A great Missionary in Texas for five years. Father Leopold Moczygemba spent the rest of his 34 years of priesthood working in 11 other states: Illinois, Indiana, Iowa, Kentucky, Michigan, Missouri, Nebraska, New Jersey, New York, Pennsylvania and Wisconsin. He spoke seven languages in his ministry and crossed the Atlantic Ocean nine times in search of religious personnel and funds.
He rose to the highest position in his religious order in America, was chairman of the first Polish convention in the USA in 1873, co-founded the Polish Seminary of Sts. Cyril and Methodius in Detroit in 1885, and was a confessor at the First Vatican Council in Rome in 1869.
His body was re-buried October 13, 1974 in the church yard of Panna Maria as part of the Floresville Deanery celebration of the Centennial of the Diocese of San Antonio, now an archdiocese.
There were four other Moczygemba priests: another Leopold, who was born of the first marriage performed in Panna Maria; Thomas, the first native-born priest of Texas; Leo and Henry, who died March 2, 1995.

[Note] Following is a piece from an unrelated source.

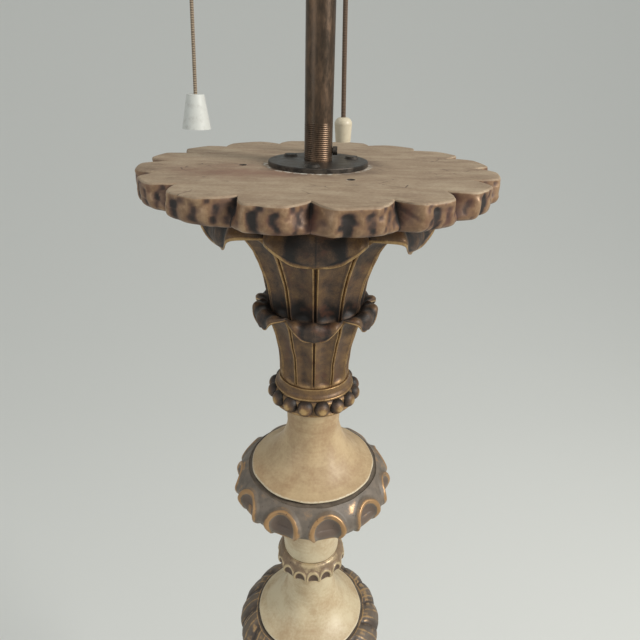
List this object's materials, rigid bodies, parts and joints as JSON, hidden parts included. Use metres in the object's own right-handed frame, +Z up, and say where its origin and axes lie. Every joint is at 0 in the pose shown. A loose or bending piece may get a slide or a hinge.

Father Leopold Moczygemba, like the compassionate Jesus, like the courageous Moses, and the energetic St. Paul in his many travels, was a giant of a man for God, his Church, and his Polish People. He ranks at the very top of great American Catholic pioneers. Father Leopold Moczygemba truly deserves the title: Patriarch of American Polonia!
The above is based on the bibliographies of Father Joseph Swastek and T. Lindsay Baker, and composed by Bishop Emeritus John W. Yanta of the Diocese of Amarillo.